(Entries taken from a collection)
:::
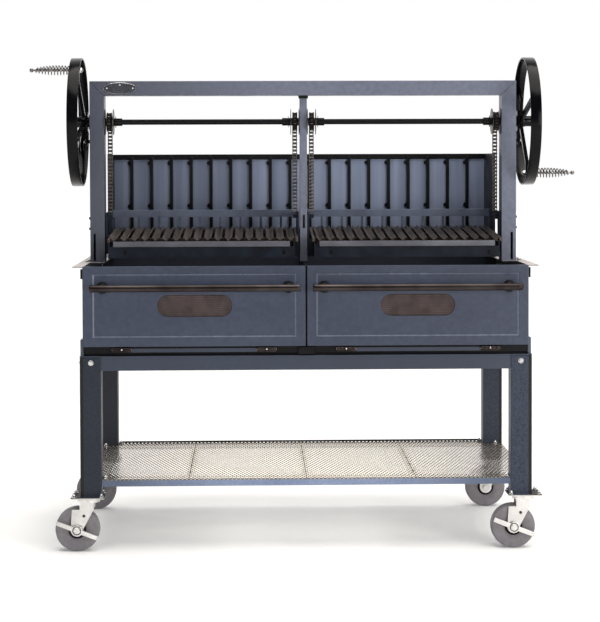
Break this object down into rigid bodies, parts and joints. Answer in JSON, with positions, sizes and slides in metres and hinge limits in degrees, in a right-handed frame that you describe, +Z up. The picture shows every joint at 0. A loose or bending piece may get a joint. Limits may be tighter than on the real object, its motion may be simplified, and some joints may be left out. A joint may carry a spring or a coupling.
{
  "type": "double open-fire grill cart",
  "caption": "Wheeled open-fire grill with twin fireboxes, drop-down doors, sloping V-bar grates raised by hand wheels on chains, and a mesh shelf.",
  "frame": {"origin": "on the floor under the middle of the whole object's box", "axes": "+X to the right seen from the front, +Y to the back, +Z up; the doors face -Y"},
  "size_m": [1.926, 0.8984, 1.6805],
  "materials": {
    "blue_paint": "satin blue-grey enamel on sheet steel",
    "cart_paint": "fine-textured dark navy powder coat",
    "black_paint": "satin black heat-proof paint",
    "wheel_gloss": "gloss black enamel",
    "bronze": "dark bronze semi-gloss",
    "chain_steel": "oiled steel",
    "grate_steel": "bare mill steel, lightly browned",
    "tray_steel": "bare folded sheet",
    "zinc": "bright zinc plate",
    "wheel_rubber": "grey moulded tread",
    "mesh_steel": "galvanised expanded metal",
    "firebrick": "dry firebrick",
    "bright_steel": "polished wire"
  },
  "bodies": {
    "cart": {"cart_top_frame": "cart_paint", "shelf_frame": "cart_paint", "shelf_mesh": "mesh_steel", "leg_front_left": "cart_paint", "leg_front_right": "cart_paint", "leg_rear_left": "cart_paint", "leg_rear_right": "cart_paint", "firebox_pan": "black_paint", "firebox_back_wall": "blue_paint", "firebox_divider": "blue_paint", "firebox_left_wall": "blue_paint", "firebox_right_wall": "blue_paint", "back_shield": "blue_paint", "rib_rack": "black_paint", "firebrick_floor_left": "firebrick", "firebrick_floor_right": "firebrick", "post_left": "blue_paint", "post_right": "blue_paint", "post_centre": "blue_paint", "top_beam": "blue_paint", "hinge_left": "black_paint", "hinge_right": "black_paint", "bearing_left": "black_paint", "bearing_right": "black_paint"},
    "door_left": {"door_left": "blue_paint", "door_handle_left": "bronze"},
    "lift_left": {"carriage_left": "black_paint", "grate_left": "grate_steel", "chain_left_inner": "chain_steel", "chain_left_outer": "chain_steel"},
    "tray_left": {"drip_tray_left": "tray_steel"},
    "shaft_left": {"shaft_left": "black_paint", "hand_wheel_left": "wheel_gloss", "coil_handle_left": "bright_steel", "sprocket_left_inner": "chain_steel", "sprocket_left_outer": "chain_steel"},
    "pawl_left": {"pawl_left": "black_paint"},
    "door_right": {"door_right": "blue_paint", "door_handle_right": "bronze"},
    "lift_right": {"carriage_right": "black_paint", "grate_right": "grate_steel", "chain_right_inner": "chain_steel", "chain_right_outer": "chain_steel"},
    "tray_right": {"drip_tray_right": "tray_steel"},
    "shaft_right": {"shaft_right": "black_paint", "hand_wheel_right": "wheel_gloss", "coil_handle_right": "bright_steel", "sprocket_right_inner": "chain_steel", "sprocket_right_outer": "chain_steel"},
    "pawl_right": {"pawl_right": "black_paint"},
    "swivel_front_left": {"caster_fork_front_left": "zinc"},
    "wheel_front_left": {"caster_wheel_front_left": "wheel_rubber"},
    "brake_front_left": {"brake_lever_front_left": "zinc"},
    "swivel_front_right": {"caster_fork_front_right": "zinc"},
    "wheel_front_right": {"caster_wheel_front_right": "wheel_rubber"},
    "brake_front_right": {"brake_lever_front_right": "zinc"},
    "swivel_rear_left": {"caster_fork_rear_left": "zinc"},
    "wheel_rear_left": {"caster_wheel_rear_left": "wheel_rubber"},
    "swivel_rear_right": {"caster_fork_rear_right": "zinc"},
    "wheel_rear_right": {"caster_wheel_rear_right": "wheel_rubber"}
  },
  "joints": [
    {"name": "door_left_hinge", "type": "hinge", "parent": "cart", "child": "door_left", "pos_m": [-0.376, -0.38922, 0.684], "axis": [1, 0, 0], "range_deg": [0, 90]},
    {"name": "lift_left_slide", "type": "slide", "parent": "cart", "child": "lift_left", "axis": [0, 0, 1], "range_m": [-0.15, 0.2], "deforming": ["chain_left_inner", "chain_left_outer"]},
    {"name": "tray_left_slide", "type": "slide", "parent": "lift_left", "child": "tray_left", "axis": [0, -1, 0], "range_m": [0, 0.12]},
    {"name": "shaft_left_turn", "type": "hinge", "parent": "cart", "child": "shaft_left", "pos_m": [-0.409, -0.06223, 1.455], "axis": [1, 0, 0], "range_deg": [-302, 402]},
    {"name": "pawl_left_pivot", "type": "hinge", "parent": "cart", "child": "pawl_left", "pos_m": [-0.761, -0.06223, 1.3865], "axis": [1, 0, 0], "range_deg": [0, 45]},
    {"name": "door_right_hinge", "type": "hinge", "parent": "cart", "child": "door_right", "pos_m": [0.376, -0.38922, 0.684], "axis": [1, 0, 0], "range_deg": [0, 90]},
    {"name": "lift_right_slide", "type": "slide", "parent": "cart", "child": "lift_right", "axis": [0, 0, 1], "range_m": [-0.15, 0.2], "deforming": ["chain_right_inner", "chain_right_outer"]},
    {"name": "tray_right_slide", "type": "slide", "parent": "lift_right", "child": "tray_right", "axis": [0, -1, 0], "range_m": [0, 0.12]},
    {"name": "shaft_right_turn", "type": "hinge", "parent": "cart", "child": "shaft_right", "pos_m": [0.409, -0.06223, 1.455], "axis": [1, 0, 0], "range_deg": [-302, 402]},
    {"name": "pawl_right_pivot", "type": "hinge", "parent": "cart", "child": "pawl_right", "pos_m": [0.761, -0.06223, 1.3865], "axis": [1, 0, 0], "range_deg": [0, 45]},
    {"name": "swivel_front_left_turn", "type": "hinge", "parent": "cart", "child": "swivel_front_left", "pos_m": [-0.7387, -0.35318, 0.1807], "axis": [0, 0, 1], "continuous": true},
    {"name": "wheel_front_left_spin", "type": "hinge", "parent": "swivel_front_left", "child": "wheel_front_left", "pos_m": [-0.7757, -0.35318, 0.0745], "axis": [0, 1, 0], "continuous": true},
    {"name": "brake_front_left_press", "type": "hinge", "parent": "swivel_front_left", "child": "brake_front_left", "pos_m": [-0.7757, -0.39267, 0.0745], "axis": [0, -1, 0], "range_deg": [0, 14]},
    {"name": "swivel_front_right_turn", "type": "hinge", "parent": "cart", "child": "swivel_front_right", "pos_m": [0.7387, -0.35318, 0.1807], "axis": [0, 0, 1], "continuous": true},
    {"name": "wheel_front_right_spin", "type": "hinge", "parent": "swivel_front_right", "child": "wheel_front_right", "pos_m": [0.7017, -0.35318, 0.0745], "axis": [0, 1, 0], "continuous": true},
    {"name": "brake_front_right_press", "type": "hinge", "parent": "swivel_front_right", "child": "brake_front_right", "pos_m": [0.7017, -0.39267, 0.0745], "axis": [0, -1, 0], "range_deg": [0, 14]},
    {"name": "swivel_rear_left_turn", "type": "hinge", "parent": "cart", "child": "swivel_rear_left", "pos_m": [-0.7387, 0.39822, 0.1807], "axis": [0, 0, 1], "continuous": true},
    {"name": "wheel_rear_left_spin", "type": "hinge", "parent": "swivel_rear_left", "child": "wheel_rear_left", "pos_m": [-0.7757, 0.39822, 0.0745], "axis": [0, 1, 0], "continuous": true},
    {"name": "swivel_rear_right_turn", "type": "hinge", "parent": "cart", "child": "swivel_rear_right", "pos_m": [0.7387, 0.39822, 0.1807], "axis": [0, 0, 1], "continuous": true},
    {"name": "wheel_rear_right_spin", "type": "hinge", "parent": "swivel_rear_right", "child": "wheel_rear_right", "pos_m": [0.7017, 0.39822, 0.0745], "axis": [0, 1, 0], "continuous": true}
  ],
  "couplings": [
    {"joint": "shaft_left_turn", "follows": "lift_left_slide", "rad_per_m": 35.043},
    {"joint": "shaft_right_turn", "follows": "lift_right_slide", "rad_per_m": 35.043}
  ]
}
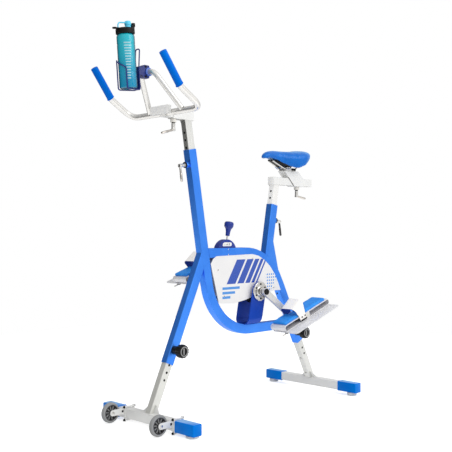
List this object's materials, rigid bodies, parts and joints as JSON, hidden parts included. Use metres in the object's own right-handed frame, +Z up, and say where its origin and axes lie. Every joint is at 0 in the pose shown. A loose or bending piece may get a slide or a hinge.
:::
→ Task details
Count every line above that holds the string "materials" and give the total, nothing more.

→ Task response
2